Il y a eu notamment :

la situation économique du pays, sous programme d’ajustement avec les institutions de Bretton-Woods ; ensuite le dossier de Bakassi dont la Cour Internationale de La Haye avait été saisie ; les lourdeurs et lenteurs de la machine administrative, en soulignant au passage qu’il comptait sur mon expérience à l’Institut de management pour introduire plus d’efficacité. Enfin le Président est revenu sur les hommes dans l’appareil étatique, pour notamment attirer mon attention sur certains individus qu’il me déconseillait de fréquenter, parce que selon lui, ils « sont dangereux ». Je dois avouer qu’à l’époque je ne comprenais pas que ces mêmes personnalités, jugées dangereuses, soient maintenues à des fonctions importantes de l’État.

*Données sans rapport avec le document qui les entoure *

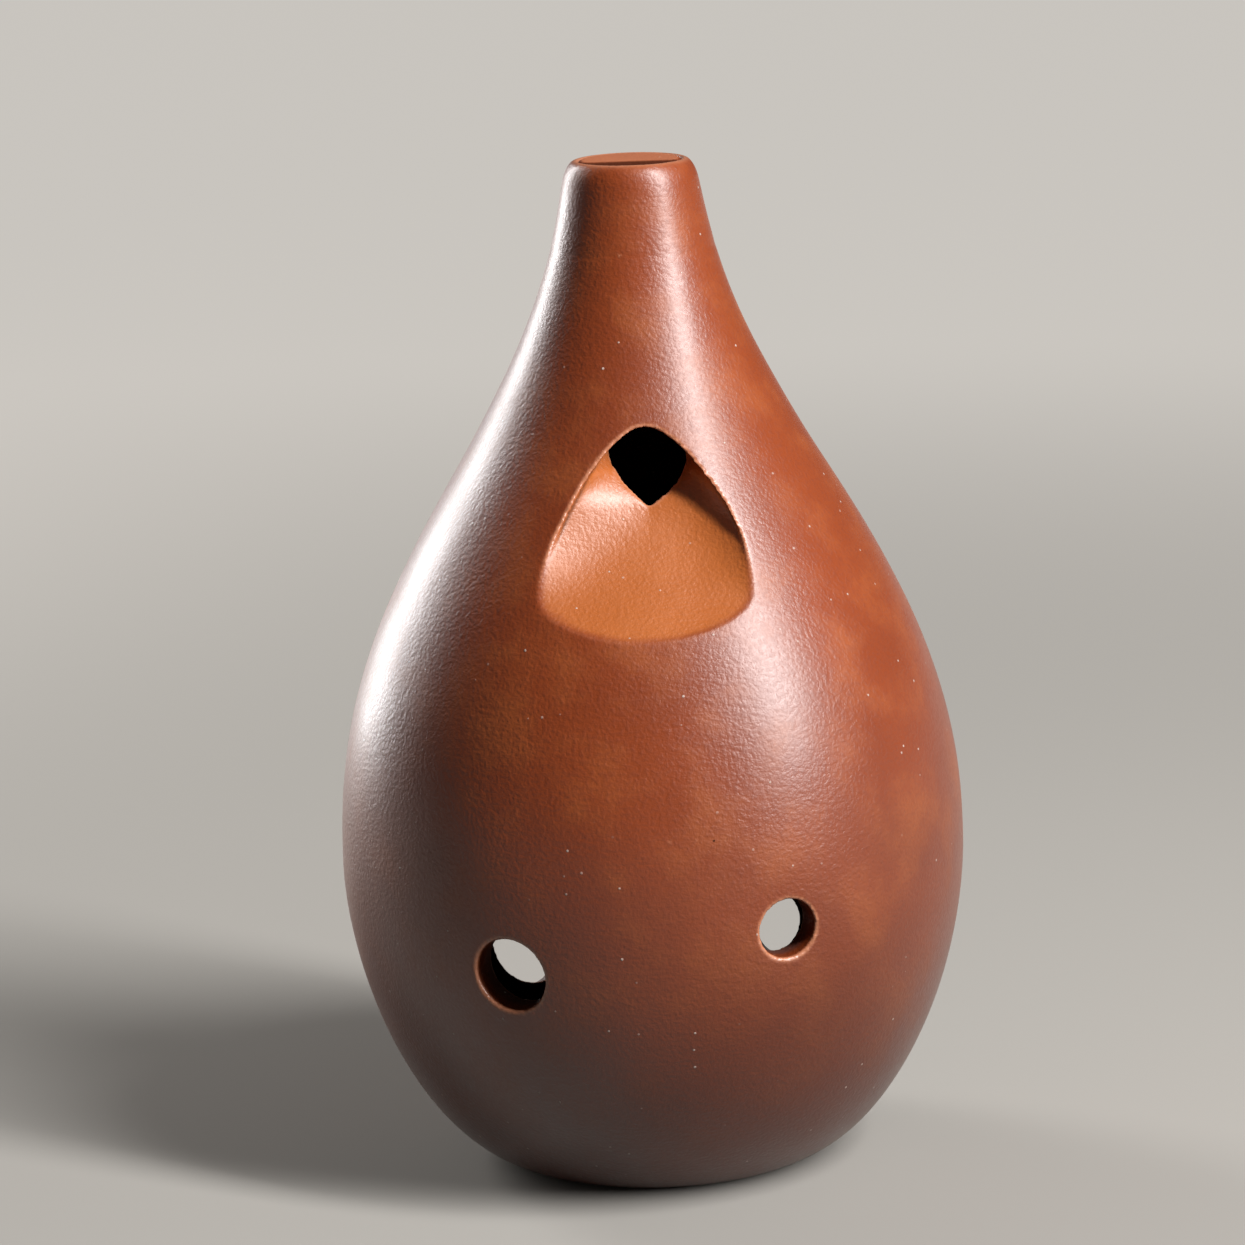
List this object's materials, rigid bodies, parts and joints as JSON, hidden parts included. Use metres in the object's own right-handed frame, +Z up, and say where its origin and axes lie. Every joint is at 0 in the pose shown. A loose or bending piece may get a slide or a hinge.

VOUS L’AVEZ COMPRIS PLUS TARD ?
J’ai surtout retenu qu’il me conseillait d’être très vigilant avec ces personnes, à ne pas me laisser embobiner par leurs simagrées, leurs sourires et leurs gestes de gentillesse de façade. J’ai compris plus tard que lui le Président était le seul qui pouvait gérer ces personnes parce qu’il les connaissait de longue date.

POUVEZ-VOUS NOUS DONNER QUELQUES NOMS ?
D’abord je dois préciser que ces personnes dont le Président m’a parlé n’étaient pas plus de deux. Ensuite vous comprenez que je ne puisse pas donner de noms. Je puis seulement vous révéler que dans l’exercice de mes fonctions, j’ai découvert, à mes dépens, la dangerosité de l’une de ces personnes.  

QU’EST-CE QUI VOUS A FRAPPE EN ECOUTANT LE PRESIDENT ?
J’étais surtout frappé par sa connaissance et sa mémoire des dossiers et des hommes. Vous savez, on ne s’attend pas toujours à voir un Chef de l’État parler des dossiers sans document. Et puis, je l’ai trouvé à la fois pédagogue et comme désireux de me donner, rapidement, tous les outils nécessaires au plein accomplissement de ma mission. À certains moments de ces échanges, en l’observant bien dans cette tenue simple qu’il arborait, je lui ai même trouvé des élans paternels. Il m’a appris qu’il tenait un carnet secret dans lequel il relevait les noms des hauts fonctionnaires qui lui étaient signalés de manière particulièrement positive ; et il m’a recommandé d’en faire autant. Pendant tout le temps qu’a duré l’entretien (si je peux ainsi qualifier cette véritable leçon), il n’a pas ouvert un seul document ; moi j’ai pris des notes, beaucoup de notes.

ET COMBIEN DE TEMPS A DURE CETTE « LEÇON » ?
Un peu plus de deux heures. Nous avons eu une brève interruption avec l’entrée dans la pièce de son épouse.

AH BON ?
Naturellement à son entrée je me suis levé, prêt à sortir pour les laisser seuls. Après avoir demandé à son épouse, « Tu connais mon Secrétaire Général ? », et qu’elle m’ait tendu la main en répondant « Bien sûr », le Président m’a demandé de m’asseoir. Ils ont échangé quelques mots et puis Madame s’est retirée.